Entries with parts and joints:
-- -- --

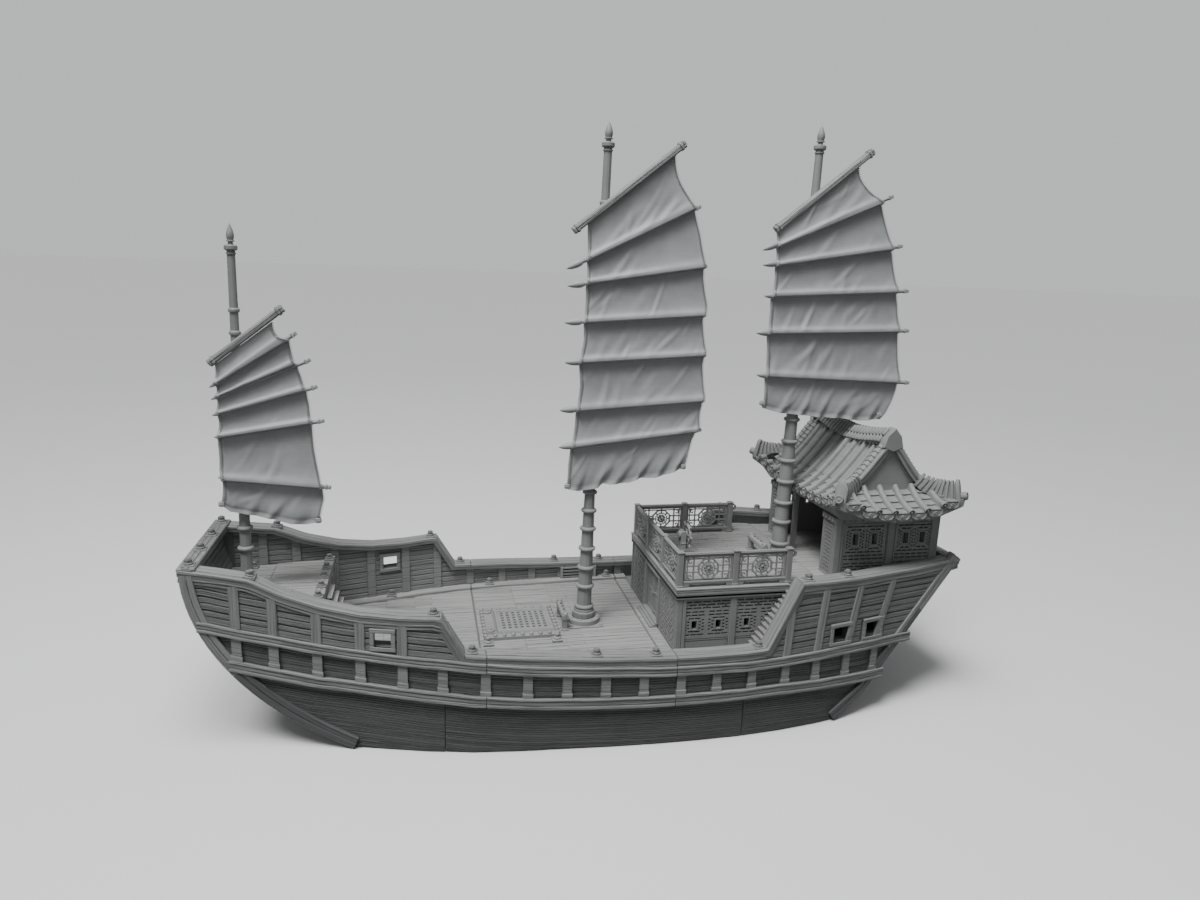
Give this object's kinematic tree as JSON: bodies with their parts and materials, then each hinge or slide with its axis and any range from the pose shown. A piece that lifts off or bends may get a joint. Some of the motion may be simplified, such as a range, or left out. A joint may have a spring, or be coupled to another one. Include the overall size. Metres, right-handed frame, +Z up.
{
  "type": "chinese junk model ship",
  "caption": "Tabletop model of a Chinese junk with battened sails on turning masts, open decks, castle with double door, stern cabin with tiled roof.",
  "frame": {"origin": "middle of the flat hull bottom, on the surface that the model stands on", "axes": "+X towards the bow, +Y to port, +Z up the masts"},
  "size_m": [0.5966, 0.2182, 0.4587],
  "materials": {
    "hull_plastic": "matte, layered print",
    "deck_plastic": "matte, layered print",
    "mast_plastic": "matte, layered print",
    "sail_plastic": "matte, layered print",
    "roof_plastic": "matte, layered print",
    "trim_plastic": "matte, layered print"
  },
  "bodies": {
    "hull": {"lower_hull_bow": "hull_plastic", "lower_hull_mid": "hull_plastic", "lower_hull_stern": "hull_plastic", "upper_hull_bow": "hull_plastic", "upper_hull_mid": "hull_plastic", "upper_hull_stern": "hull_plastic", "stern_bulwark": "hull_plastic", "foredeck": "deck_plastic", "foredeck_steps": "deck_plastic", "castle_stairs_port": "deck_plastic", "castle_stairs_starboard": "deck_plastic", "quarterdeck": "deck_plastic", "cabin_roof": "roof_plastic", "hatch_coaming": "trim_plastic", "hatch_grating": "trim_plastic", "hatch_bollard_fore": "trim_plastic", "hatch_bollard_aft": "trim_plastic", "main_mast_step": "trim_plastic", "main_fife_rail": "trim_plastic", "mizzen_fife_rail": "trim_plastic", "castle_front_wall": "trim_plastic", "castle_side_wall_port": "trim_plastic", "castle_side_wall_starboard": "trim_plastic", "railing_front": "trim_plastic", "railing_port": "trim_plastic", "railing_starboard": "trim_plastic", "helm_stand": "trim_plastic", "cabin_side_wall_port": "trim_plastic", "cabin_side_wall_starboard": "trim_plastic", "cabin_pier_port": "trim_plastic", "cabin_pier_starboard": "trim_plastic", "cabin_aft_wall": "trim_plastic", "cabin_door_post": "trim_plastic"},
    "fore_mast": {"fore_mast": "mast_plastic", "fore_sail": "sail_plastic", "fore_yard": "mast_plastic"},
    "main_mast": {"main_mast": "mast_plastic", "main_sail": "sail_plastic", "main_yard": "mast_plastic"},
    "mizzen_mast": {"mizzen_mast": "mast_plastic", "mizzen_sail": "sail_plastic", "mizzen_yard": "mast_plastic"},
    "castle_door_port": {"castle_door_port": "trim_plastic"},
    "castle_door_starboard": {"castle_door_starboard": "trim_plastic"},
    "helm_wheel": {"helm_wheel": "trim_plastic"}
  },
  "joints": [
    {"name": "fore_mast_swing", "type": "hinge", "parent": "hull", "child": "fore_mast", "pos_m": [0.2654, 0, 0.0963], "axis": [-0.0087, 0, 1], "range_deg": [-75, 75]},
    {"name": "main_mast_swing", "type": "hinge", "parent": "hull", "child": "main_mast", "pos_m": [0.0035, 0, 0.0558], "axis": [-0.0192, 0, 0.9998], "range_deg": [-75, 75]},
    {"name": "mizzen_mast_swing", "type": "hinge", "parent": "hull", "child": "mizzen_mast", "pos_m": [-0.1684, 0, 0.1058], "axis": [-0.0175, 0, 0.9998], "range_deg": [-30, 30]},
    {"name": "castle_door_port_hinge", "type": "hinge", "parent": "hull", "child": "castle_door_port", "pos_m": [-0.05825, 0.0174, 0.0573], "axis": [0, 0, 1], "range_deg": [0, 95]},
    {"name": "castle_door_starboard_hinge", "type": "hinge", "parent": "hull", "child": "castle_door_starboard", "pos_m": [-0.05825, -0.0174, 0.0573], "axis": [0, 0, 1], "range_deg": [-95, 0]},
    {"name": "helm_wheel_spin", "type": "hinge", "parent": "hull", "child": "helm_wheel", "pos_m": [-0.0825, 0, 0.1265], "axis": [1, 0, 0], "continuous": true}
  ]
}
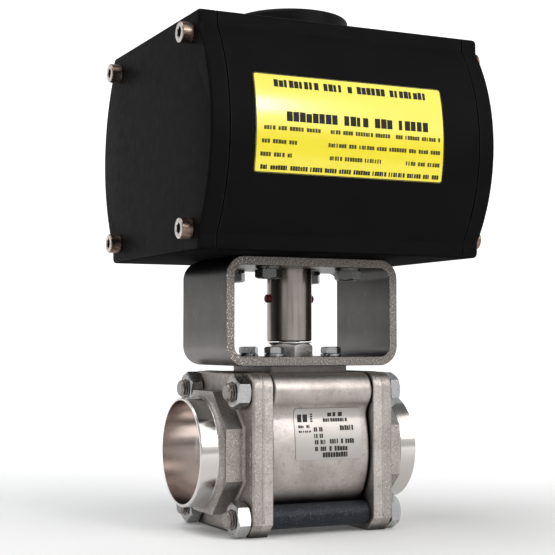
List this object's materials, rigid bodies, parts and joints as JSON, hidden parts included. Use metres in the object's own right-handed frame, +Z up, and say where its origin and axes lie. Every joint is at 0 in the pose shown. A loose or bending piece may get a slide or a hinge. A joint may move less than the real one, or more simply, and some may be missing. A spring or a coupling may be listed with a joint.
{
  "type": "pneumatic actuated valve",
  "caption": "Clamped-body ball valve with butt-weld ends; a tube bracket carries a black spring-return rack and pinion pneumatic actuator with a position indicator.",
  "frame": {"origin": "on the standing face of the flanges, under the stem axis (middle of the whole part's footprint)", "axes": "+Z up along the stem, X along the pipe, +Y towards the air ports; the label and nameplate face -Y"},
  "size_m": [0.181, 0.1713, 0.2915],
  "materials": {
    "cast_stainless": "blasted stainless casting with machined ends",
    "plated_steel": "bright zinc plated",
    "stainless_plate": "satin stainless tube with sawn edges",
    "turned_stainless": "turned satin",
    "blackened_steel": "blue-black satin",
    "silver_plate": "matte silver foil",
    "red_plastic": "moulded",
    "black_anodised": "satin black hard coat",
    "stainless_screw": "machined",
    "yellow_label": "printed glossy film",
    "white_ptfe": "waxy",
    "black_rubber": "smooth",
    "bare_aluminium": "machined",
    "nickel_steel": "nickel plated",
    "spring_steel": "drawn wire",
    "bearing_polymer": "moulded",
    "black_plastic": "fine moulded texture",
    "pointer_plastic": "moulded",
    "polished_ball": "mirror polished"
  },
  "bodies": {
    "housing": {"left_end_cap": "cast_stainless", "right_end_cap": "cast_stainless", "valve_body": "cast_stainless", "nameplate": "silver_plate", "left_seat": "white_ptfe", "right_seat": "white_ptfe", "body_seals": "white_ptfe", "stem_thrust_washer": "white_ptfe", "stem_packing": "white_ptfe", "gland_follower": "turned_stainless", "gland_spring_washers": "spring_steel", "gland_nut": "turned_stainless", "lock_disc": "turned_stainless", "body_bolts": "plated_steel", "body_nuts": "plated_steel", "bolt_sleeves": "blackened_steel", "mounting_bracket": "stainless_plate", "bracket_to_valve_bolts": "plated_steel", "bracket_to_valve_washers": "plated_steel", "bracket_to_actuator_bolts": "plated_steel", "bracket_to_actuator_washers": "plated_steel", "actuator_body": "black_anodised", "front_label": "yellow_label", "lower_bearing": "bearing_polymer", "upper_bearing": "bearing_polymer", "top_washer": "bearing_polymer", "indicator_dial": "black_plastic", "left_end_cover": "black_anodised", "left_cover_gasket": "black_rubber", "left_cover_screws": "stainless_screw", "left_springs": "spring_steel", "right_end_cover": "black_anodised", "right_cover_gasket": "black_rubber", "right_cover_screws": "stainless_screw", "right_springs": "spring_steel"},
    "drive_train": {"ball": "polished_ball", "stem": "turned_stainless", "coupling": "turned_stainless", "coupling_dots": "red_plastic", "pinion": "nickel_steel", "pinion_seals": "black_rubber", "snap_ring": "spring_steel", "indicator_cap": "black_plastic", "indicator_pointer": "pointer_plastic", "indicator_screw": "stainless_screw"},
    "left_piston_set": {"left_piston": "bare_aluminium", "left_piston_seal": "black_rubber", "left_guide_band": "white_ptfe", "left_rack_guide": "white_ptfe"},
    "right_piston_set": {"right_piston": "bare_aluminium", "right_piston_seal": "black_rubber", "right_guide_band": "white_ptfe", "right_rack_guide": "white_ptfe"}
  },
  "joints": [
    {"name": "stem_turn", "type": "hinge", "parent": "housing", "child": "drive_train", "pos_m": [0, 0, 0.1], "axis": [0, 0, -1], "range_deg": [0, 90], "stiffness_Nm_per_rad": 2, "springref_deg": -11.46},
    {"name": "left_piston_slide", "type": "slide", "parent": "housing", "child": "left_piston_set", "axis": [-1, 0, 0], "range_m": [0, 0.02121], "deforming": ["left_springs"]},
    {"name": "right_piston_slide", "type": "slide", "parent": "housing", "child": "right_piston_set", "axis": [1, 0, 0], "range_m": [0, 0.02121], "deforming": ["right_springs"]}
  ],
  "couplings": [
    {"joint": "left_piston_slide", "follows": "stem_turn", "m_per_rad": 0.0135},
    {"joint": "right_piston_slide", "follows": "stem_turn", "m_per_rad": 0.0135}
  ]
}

-- -- --

*Directive*
Look over the records above and copy each line that includes the string "axes".

*Task result*
  "frame": {"origin": "middle of the flat hull bottom, on the surface that the model stands on", "axes": "+X towards the bow, +Y to port, +Z up the masts"},
List this object's materials, rigid bodies, parts and joints as JSON, hidden parts included. Use metres in the object's own right-handed frame, +Z up, and say where its origin and axes lie. Every joint is at 0 in the pose shown. A loose or bending piece may get a slide or a hinge. A joint may move less than the real one, or more simply, and some may be missing. A spring or a coupling may be listed with a joint.
  "frame": {"origin": "on the standing face of the flanges, under the stem axis (middle of the whole part's footprint)", "axes": "+Z up along the stem, X along the pipe, +Y towards the air ports; the label and nameplate face -Y"},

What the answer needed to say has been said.